*Stated goal*:
Locate the line that contains "Model this object" and the line that contains "of the floor.". Copy both of them exactly, together with every line between them, and no others.

[Source data]
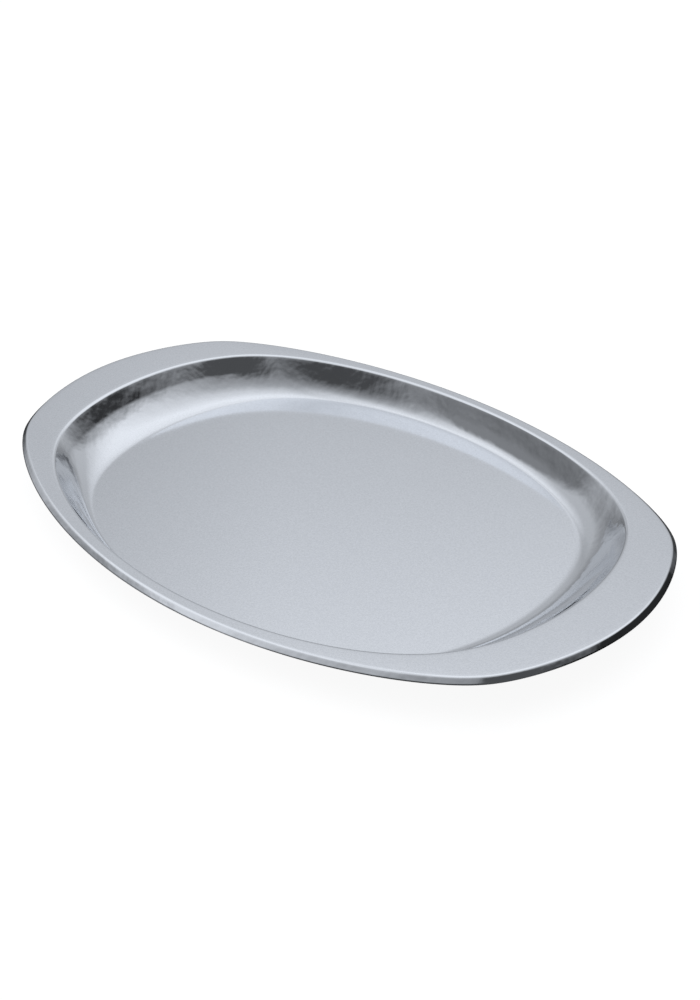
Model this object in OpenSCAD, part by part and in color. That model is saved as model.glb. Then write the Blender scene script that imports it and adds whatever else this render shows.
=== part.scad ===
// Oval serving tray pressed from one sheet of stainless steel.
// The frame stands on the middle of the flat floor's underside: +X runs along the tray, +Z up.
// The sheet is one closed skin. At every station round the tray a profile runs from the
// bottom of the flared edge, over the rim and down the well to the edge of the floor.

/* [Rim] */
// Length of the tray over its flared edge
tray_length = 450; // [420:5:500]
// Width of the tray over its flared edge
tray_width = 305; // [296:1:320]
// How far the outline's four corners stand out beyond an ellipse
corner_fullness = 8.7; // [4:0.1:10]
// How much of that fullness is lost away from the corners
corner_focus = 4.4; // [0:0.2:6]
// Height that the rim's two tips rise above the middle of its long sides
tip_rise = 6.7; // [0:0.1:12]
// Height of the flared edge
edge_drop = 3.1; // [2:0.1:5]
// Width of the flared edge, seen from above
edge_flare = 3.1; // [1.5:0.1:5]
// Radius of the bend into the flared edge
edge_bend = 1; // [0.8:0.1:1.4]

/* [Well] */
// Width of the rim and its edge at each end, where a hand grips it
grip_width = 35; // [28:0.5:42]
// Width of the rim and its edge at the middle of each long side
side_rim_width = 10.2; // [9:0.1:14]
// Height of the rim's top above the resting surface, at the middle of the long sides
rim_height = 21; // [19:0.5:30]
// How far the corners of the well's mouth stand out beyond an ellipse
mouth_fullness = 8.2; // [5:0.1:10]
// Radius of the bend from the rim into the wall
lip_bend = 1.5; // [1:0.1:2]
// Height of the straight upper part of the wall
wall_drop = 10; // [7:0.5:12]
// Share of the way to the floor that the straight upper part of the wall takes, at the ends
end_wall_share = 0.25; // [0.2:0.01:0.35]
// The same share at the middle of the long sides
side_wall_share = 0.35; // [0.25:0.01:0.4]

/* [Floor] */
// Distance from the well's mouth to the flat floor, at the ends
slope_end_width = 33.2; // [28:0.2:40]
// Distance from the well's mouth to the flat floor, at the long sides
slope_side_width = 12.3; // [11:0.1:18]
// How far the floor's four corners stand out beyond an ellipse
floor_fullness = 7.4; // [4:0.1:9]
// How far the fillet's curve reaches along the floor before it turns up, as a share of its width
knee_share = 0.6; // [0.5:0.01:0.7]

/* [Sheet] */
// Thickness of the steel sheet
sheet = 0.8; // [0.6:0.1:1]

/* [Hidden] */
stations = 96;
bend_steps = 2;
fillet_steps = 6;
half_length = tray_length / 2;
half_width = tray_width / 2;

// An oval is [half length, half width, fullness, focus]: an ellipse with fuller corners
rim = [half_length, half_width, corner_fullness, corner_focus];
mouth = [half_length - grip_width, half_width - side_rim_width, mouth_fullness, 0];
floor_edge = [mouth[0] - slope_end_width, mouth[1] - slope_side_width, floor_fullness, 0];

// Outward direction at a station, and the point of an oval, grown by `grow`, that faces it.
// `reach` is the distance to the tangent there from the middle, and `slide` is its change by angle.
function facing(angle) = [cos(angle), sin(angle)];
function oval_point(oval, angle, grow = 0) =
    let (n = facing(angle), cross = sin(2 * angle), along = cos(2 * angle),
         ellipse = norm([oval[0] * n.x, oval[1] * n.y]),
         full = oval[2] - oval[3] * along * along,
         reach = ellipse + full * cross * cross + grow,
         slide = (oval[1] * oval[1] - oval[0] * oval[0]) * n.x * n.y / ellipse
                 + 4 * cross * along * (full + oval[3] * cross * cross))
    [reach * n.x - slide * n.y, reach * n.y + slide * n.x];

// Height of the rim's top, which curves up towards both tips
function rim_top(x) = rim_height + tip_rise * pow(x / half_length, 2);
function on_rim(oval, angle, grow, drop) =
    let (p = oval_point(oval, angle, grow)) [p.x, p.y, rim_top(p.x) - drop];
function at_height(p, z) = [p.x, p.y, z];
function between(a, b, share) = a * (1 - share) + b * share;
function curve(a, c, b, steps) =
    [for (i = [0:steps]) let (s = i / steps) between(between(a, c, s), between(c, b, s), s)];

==

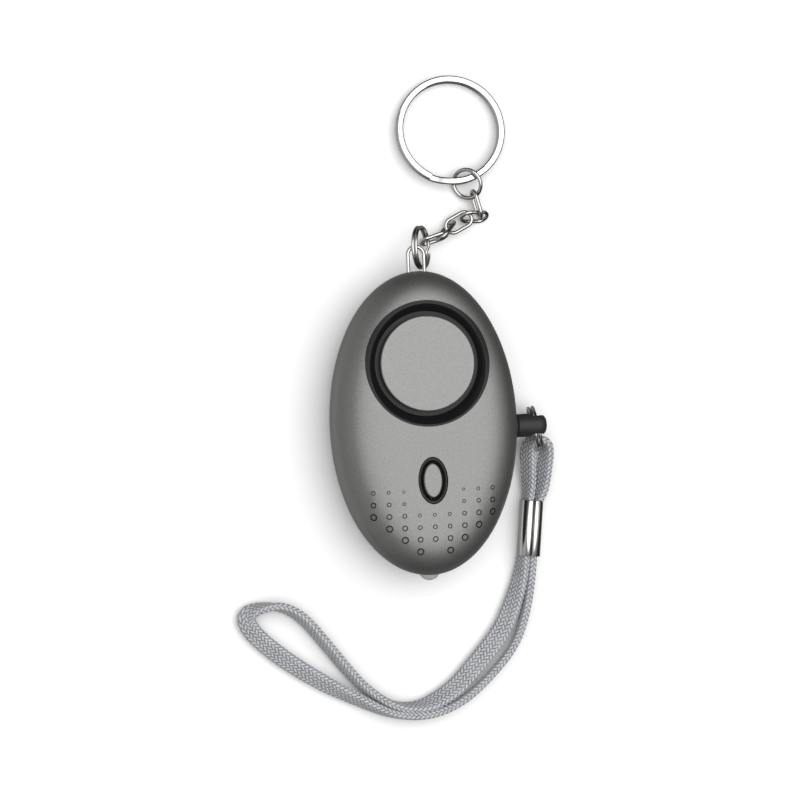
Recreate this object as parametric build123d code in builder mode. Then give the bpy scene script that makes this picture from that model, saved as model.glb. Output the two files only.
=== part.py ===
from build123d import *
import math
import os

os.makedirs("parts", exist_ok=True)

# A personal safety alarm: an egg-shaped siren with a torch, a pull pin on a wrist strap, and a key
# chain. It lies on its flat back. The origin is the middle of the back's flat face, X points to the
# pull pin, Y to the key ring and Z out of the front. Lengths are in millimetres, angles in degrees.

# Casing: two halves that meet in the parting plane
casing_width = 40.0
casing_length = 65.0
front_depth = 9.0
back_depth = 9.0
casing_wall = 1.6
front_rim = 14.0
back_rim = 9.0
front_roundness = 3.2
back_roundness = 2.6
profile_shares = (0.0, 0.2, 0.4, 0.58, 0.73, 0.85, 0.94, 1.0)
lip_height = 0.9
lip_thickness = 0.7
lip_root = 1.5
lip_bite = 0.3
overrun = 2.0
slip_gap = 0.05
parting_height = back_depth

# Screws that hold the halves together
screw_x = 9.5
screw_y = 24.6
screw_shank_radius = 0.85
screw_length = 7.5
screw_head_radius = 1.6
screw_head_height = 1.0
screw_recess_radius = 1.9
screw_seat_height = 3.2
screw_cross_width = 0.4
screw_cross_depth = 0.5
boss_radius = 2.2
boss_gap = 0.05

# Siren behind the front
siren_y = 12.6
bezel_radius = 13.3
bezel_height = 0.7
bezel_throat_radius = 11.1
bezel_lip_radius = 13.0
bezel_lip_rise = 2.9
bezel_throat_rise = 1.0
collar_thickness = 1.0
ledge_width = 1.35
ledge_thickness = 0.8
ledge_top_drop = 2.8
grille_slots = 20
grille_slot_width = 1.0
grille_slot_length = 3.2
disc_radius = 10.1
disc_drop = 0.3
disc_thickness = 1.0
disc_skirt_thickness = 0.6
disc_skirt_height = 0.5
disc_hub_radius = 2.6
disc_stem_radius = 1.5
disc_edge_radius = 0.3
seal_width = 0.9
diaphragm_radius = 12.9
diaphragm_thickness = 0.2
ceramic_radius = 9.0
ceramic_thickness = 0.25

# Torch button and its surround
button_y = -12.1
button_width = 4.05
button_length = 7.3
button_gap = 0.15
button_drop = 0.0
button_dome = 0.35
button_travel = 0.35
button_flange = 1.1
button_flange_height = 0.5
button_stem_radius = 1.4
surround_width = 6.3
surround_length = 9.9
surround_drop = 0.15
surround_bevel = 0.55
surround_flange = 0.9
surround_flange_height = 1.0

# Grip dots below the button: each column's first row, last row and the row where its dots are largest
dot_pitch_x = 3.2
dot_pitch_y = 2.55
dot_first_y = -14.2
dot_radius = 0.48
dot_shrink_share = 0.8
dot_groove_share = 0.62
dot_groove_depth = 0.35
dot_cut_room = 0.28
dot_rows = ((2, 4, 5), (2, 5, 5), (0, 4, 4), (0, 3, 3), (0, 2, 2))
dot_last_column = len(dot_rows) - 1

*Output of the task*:
Model this object in OpenSCAD, part by part and in color. That model is saved as model.glb. Then write the Blender scene script that imports it and adds whatever else this render shows.
=== part.scad ===
// Oval serving tray pressed from one sheet of stainless steel.
// The frame stands on the middle of the flat floor's underside: +X runs along the tray, +Z up.
// The sheet is one closed skin. At every station round the tray a profile runs from the
// bottom of the flared edge, over the rim and down the well to the edge of the floor.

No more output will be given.